• [GIVEN RECORDS]
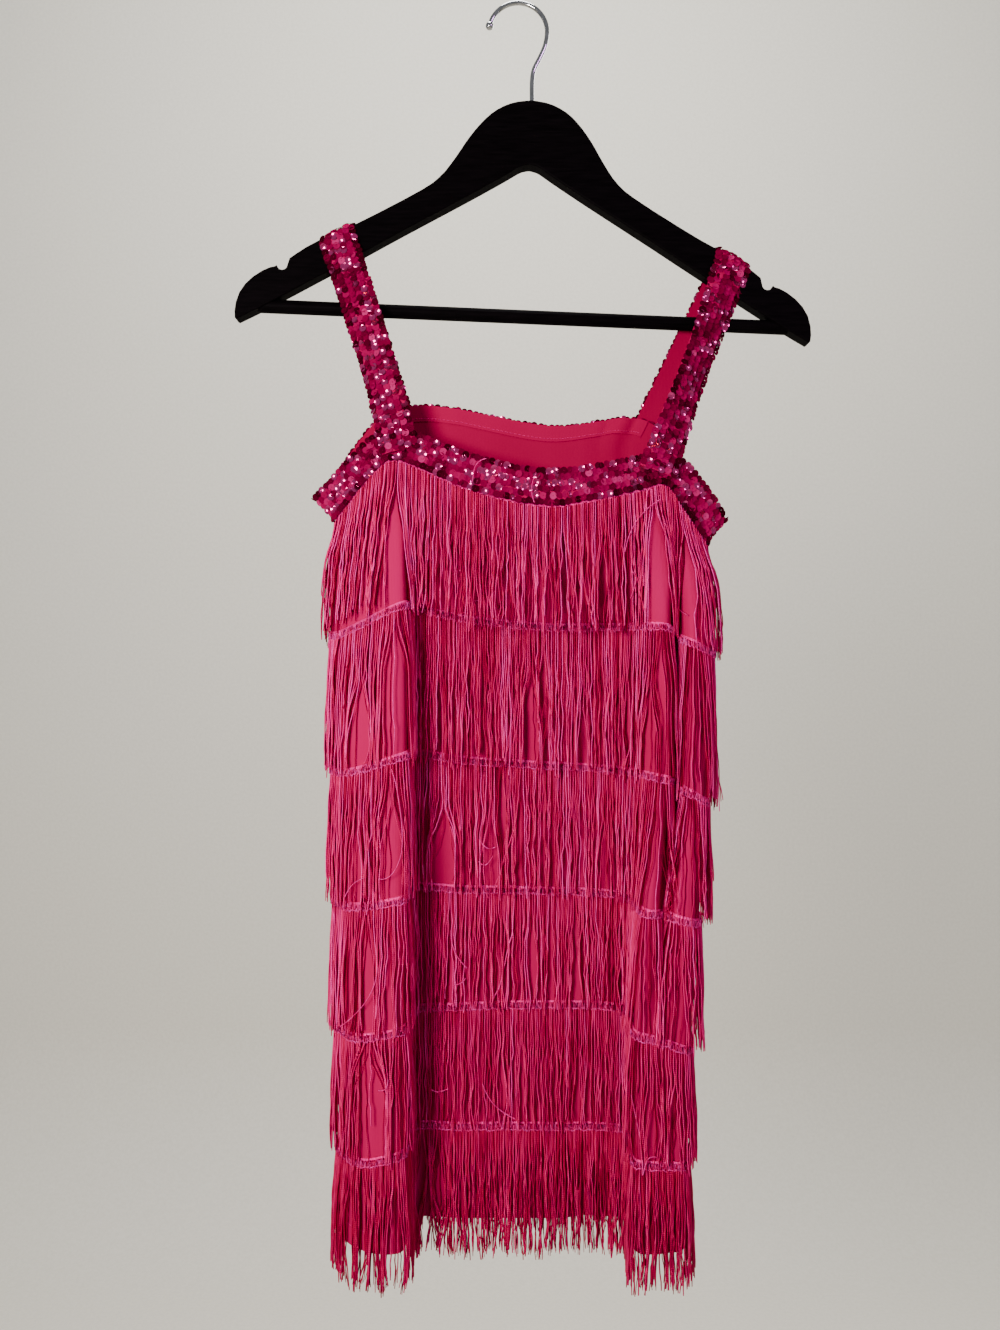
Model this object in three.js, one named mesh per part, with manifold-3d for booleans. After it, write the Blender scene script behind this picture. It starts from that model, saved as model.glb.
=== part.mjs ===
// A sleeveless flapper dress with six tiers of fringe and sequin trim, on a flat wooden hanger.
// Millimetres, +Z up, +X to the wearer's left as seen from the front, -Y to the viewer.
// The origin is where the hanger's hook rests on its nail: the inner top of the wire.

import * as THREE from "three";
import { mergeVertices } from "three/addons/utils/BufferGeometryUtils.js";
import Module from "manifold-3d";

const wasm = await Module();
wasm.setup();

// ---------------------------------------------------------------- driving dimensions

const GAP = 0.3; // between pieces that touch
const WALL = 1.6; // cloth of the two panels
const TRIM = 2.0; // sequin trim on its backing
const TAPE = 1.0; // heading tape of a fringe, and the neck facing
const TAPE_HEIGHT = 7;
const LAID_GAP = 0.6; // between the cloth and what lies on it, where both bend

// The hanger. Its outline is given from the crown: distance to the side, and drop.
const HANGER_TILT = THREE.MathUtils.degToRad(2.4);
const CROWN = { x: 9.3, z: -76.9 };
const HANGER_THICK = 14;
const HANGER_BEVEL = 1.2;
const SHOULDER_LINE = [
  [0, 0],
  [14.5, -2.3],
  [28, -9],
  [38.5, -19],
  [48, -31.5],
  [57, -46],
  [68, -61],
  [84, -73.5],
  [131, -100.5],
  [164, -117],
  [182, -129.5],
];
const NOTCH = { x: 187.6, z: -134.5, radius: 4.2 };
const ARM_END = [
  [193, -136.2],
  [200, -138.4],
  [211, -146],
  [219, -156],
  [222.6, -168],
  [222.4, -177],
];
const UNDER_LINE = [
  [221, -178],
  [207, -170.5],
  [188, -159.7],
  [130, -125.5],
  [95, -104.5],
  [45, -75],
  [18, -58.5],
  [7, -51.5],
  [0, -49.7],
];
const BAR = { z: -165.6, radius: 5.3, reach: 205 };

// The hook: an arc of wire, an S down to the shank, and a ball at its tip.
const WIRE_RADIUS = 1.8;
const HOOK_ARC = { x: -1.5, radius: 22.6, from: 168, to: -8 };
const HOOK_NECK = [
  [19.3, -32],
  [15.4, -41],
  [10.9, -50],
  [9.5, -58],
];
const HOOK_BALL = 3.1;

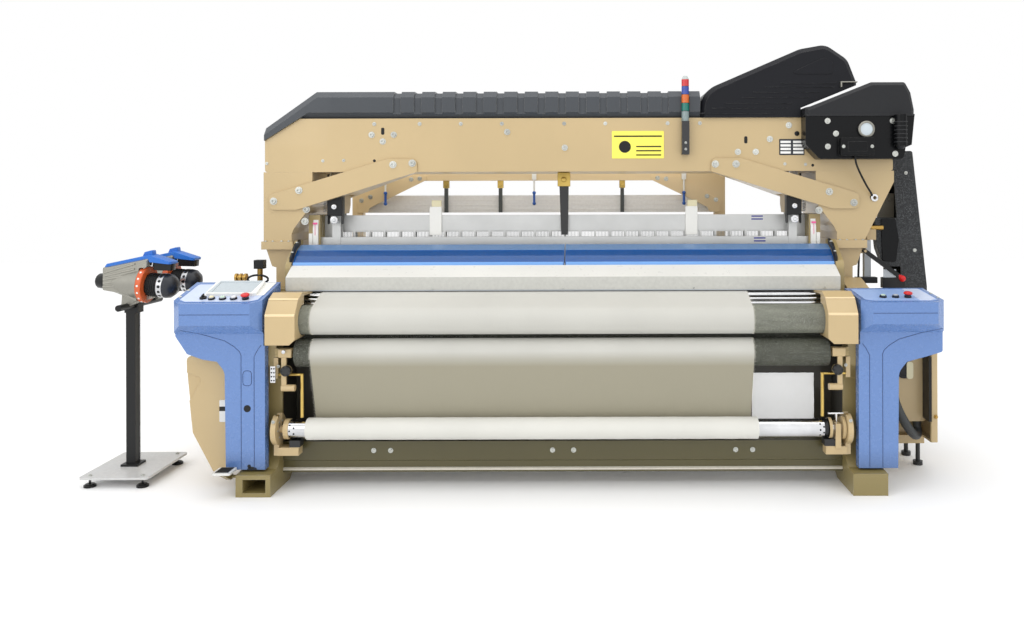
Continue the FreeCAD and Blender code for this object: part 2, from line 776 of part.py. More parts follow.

• [PROBLEM]
Quote each line of the data above exactly as written.

• [PROBLEM SOLUTION]
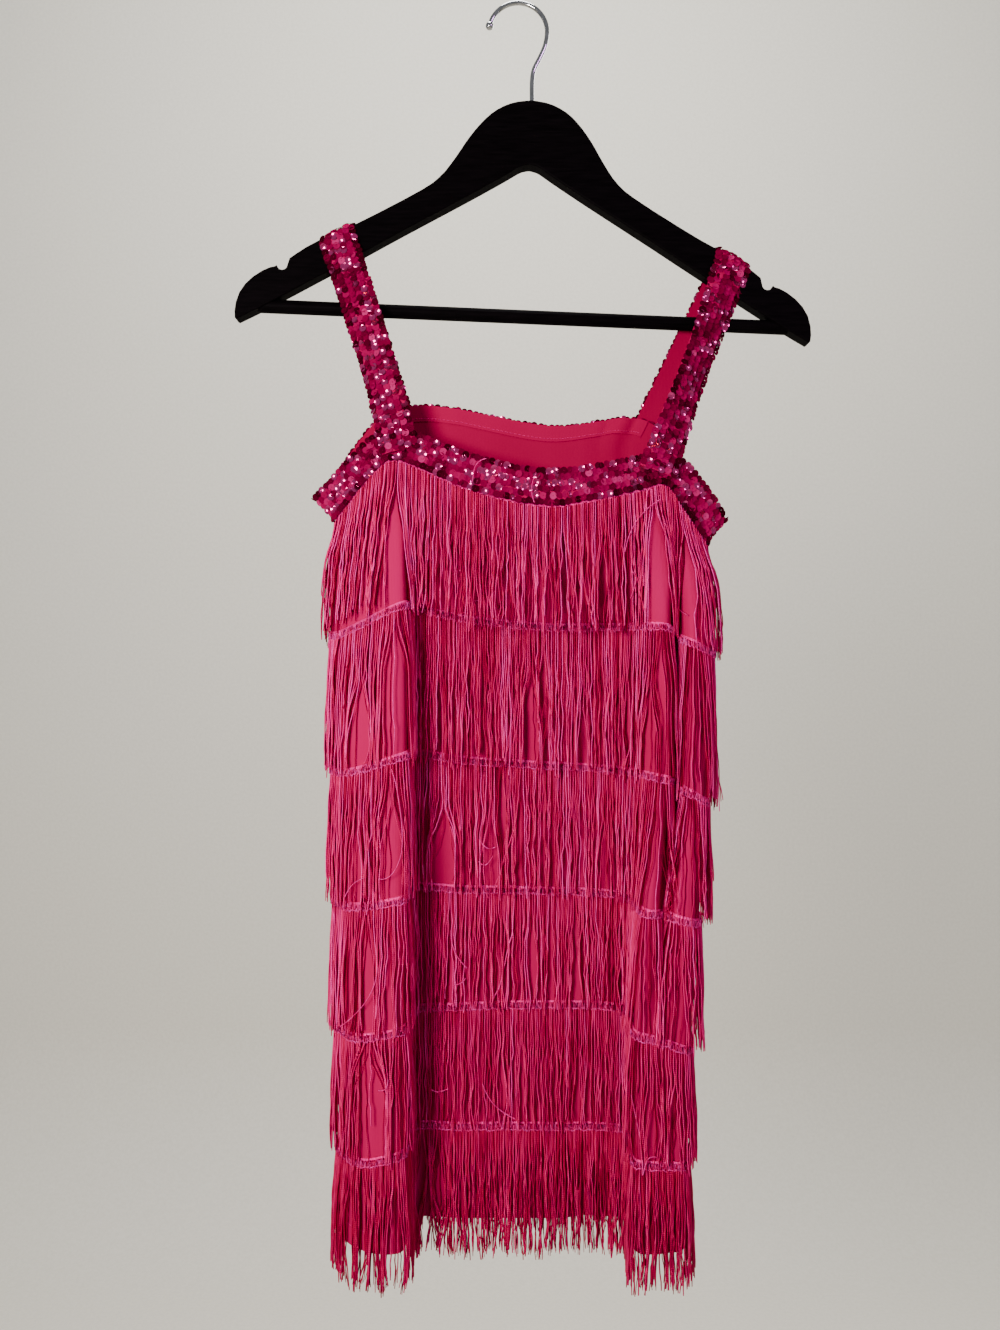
Model this object in three.js, one named mesh per part, with manifold-3d for booleans. After it, write the Blender scene script behind this picture. It starts from that model, saved as model.glb.
=== part.mjs ===
// A sleeveless flapper dress with six tiers of fringe and sequin trim, on a flat wooden hanger.
// Millimetres, +Z up, +X to the wearer's left as seen from the front, -Y to the viewer.
// The origin is where the hanger's hook rests on its nail: the inner top of the wire.

import * as THREE from "three";
import { mergeVertices } from "three/addons/utils/BufferGeometryUtils.js";
import Module from "manifold-3d";

const wasm = await Module();
wasm.setup();

// ---------------------------------------------------------------- driving dimensions

const GAP = 0.3; // between pieces that touch
const WALL = 1.6; // cloth of the two panels
const TRIM = 2.0; // sequin trim on its backing
const TAPE = 1.0; // heading tape of a fringe, and the neck facing
const TAPE_HEIGHT = 7;
const LAID_GAP = 0.6; // between the cloth and what lies on it, where both bend

// The hanger. Its outline is given from the crown: distance to the side, and drop.
const HANGER_TILT = THREE.MathUtils.degToRad(2.4);
const CROWN = { x: 9.3, z: -76.9 };
const HANGER_THICK = 14;
const HANGER_BEVEL = 1.2;
const SHOULDER_LINE = [
  [0, 0],
  [14.5, -2.3],
  [28, -9],
  [38.5, -19],
  [48, -31.5],
  [57, -46],
  [68, -61],
  [84, -73.5],
  [131, -100.5],
  [164, -117],
  [182, -129.5],
];
const NOTCH = { x: 187.6, z: -134.5, radius: 4.2 };
const ARM_END = [
  [193, -136.2],
  [200, -138.4],
  [211, -146],
  [219, -156],
  [222.6, -168],
  [222.4, -177],
];
const UNDER_LINE = [
  [221, -178],
  [207, -170.5],
  [188, -159.7],
  [130, -125.5],
  [95, -104.5],
  [45, -75],
  [18, -58.5],
  [7, -51.5],
  [0, -49.7],
];
const BAR = { z: -165.6, radius: 5.3, reach: 205 };

// The hook: an arc of wire, an S down to the shank, and a ball at its tip.
const WIRE_RADIUS = 1.8;
const HOOK_ARC = { x: -1.5, radius: 22.6, from: 168, to: -8 };
const HOOK_NECK = [
  [19.3, -32],
  [15.4, -41],
  [10.9, -50],
  [9.5, -58],
];
const HOOK_BALL = 3.1;

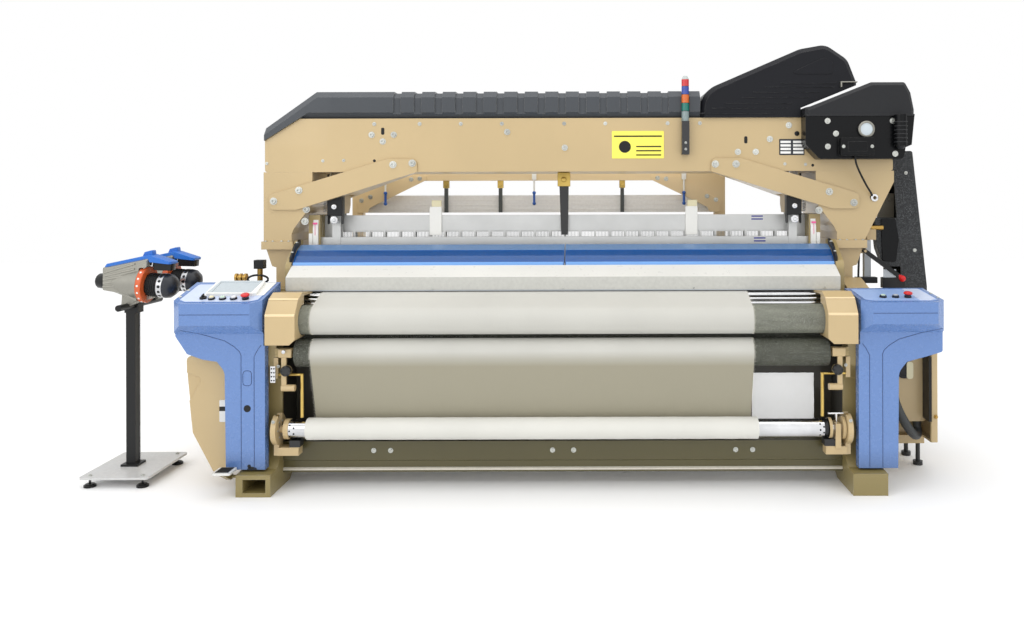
Continue the FreeCAD and Blender code for this object: part 2, from line 776 of part.py. More parts follow.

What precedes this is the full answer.